» WHAT TO PRODUCE: Copy each line that contains the string "slots".

----- LISTED ENTRIES -----

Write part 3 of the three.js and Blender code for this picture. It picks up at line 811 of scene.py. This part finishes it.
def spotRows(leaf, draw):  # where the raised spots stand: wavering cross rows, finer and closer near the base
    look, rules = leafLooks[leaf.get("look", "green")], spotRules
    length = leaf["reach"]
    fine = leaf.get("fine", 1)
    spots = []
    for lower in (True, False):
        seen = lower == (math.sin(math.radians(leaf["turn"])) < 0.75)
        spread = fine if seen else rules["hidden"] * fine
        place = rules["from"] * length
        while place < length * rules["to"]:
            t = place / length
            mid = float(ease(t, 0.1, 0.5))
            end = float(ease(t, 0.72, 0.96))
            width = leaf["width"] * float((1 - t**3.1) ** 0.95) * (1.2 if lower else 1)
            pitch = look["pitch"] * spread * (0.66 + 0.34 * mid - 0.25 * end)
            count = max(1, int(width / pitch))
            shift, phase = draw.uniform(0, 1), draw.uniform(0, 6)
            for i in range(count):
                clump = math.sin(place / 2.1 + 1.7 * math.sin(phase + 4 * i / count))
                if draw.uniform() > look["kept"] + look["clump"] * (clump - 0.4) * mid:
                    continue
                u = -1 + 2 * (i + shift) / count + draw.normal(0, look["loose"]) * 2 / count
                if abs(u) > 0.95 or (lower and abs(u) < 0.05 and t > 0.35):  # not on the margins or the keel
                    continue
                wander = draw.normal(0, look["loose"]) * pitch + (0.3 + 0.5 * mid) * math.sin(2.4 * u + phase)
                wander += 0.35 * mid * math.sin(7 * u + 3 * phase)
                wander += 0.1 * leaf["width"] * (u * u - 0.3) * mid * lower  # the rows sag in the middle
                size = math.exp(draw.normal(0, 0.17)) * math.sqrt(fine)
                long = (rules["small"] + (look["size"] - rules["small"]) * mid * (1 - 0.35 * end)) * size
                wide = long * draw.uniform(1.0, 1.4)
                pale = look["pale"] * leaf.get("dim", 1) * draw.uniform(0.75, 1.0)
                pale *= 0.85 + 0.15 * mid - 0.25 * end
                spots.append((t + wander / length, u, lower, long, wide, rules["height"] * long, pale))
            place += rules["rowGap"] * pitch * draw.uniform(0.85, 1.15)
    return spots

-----
----- LISTED ENTRIES -----

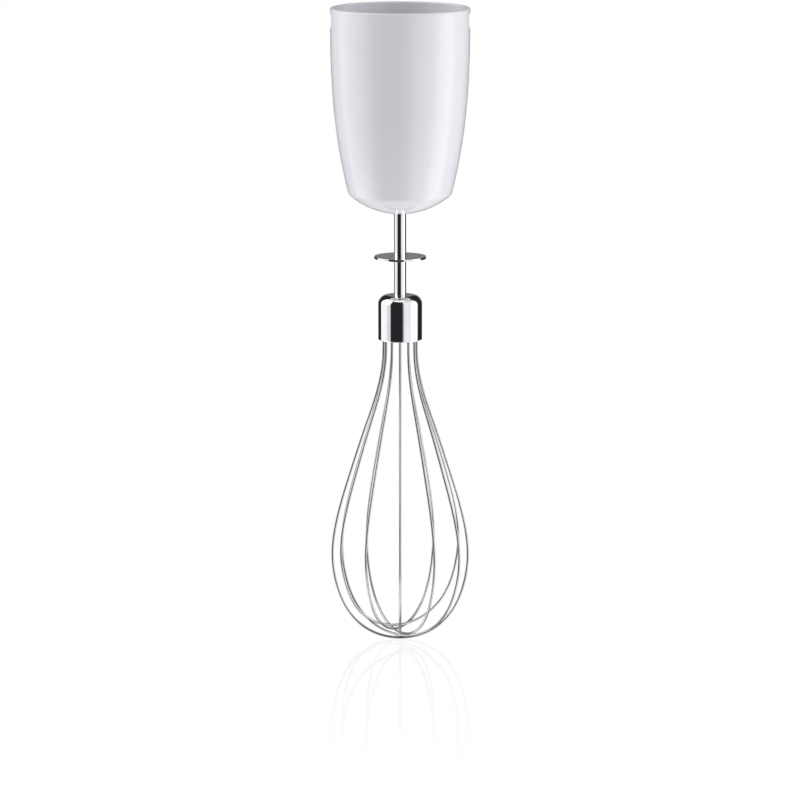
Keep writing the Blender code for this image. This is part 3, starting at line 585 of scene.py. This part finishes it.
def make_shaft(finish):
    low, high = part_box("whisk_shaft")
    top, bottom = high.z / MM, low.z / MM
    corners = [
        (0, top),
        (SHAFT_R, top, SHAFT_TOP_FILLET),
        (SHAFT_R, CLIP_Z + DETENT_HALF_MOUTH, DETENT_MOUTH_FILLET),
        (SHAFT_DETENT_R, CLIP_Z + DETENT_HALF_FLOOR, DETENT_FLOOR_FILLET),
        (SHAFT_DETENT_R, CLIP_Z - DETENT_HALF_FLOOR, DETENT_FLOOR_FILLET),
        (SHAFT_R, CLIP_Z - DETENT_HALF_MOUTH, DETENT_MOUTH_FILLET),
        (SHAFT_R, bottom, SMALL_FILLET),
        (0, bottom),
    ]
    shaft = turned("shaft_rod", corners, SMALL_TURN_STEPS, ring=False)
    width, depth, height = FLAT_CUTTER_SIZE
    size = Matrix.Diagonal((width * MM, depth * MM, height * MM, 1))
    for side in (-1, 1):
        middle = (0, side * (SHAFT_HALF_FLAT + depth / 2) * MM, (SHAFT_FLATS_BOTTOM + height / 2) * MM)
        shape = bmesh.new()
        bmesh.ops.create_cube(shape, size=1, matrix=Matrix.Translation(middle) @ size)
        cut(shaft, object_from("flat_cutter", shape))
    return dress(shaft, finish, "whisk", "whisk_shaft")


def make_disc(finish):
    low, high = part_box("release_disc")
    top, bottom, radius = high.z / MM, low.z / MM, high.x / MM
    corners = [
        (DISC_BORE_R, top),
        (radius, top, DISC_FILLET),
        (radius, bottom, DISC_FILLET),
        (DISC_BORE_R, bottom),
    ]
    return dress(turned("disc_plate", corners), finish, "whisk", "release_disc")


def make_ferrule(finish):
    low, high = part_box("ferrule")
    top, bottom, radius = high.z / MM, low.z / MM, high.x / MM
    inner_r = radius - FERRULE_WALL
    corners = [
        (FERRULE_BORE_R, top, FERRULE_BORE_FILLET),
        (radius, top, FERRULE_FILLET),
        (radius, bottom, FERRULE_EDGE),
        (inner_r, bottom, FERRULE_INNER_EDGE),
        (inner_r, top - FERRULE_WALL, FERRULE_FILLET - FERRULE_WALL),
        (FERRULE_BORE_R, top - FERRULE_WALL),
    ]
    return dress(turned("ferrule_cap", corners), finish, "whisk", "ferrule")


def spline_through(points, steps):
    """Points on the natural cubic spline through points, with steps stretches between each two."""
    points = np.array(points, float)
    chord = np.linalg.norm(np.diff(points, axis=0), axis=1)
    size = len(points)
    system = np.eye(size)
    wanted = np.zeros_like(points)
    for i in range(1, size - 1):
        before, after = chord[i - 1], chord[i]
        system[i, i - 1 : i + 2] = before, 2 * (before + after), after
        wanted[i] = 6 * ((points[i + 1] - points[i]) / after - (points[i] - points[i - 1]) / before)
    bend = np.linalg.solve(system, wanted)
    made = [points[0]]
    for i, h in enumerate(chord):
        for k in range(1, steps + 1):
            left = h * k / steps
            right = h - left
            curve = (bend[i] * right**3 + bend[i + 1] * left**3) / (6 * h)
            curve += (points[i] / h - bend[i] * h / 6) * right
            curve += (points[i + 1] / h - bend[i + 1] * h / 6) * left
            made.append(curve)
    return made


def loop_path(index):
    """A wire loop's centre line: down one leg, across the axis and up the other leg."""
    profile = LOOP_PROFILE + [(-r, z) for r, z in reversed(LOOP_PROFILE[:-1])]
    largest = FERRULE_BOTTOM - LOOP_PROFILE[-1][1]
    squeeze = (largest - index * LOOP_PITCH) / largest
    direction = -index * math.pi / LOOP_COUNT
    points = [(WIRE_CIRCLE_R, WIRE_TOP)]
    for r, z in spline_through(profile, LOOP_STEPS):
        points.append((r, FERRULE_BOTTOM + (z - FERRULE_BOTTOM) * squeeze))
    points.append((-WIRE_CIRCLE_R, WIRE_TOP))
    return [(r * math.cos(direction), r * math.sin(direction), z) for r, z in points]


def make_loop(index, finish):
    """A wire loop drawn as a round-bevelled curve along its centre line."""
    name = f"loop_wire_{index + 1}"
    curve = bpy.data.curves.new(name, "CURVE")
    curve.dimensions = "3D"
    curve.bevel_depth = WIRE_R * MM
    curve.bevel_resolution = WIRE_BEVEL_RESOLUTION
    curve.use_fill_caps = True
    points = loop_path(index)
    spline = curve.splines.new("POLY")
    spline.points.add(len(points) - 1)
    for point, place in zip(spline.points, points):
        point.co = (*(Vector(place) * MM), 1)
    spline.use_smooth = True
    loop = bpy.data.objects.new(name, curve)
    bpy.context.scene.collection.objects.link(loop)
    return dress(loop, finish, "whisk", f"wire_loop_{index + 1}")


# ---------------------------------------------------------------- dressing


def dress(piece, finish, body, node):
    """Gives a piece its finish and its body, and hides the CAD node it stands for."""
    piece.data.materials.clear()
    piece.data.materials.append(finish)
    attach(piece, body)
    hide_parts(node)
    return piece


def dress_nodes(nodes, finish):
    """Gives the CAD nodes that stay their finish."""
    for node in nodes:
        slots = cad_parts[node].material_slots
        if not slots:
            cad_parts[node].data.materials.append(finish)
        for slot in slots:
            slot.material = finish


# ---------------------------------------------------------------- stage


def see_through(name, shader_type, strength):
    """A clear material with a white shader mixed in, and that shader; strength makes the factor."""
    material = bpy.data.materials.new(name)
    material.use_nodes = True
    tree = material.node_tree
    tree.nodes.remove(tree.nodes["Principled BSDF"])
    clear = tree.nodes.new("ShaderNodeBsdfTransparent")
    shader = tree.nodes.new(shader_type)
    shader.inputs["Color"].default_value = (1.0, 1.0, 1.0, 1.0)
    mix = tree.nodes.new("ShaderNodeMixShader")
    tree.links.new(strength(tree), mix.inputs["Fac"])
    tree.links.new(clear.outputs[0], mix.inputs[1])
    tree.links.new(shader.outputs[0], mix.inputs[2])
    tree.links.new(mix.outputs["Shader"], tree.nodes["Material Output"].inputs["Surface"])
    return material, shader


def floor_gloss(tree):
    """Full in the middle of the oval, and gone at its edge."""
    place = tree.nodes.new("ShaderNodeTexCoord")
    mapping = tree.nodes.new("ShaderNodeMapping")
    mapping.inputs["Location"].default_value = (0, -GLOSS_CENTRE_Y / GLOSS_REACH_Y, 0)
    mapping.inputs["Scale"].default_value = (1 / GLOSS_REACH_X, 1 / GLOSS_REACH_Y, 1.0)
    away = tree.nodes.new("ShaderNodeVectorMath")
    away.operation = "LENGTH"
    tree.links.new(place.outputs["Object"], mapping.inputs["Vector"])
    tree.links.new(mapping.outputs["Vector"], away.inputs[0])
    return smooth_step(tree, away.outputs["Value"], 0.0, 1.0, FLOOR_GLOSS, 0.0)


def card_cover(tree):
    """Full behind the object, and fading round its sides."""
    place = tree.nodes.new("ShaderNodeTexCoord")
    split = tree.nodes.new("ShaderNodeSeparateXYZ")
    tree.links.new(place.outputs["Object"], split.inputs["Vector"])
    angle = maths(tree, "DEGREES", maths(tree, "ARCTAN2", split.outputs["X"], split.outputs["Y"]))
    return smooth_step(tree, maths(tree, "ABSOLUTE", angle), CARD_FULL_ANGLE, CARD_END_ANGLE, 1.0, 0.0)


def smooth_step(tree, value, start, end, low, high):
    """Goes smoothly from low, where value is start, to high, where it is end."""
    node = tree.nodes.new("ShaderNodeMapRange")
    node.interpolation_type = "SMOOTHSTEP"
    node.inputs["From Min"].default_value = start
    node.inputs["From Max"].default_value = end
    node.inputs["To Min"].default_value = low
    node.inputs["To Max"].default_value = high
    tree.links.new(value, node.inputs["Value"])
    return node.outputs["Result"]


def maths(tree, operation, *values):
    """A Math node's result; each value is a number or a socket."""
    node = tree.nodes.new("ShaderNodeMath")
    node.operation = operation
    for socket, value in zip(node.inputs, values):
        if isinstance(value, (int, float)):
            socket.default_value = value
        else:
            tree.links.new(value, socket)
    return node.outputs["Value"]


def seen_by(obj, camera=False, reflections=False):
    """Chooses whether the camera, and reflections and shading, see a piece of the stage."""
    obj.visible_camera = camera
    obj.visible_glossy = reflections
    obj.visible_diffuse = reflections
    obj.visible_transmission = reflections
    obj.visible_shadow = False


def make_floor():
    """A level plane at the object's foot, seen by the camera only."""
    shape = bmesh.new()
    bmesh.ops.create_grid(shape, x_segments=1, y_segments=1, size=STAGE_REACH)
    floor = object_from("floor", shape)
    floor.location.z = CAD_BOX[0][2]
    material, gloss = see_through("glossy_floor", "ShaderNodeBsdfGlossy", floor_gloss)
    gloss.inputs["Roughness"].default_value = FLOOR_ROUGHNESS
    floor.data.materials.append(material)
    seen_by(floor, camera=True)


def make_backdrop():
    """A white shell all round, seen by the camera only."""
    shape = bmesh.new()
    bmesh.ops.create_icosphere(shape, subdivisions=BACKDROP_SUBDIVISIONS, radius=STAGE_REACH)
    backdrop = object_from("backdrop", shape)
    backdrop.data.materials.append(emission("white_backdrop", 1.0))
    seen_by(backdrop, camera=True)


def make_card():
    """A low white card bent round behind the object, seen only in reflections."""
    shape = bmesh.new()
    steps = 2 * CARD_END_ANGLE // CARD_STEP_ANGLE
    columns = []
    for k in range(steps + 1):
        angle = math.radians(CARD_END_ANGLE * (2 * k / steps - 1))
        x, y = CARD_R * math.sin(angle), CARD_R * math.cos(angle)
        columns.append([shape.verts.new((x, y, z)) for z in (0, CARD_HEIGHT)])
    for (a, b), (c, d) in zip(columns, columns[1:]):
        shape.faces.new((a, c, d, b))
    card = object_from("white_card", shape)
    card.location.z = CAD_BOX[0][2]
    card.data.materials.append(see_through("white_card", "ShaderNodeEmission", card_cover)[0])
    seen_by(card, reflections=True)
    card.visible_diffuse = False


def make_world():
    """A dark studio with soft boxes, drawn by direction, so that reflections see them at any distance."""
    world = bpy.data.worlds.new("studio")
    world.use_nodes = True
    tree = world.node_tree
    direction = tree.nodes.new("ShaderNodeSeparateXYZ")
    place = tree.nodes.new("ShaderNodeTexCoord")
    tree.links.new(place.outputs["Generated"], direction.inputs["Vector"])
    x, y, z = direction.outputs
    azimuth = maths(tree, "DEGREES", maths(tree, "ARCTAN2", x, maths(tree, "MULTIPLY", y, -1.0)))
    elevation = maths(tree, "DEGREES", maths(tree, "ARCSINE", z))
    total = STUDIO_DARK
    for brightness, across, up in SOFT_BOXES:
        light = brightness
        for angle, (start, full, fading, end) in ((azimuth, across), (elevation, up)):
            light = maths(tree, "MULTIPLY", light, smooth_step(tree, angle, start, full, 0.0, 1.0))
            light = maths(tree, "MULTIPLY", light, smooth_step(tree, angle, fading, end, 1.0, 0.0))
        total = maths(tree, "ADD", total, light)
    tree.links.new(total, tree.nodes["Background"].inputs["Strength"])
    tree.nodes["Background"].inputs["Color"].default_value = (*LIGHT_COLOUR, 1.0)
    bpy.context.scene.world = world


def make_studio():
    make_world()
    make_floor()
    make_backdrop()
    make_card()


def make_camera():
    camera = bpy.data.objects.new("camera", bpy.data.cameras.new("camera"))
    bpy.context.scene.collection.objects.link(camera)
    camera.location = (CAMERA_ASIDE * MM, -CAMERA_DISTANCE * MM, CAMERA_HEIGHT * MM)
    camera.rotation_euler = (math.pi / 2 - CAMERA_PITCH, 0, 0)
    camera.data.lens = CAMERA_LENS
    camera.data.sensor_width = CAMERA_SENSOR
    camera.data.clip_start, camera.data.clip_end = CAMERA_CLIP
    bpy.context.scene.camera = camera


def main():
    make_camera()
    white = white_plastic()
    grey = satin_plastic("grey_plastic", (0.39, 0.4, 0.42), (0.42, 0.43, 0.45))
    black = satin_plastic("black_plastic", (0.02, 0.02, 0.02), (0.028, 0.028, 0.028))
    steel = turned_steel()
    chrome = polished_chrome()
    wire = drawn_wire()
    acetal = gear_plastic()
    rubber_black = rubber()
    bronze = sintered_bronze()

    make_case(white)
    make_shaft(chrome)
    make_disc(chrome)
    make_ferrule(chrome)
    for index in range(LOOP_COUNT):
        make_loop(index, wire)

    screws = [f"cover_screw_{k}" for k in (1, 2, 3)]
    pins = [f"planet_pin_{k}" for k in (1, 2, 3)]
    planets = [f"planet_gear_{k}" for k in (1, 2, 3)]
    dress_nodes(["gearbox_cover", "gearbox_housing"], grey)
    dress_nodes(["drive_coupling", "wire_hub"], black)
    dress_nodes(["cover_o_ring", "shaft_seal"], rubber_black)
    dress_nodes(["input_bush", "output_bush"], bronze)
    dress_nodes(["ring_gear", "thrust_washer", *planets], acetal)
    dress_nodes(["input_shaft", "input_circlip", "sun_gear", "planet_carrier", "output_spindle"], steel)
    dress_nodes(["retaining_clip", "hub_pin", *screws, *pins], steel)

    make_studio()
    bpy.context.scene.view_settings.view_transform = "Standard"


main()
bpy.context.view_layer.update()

-----

» THE ANSWER:
        slots = cad_parts[node].material_slots
        if not slots:
        for slot in slots:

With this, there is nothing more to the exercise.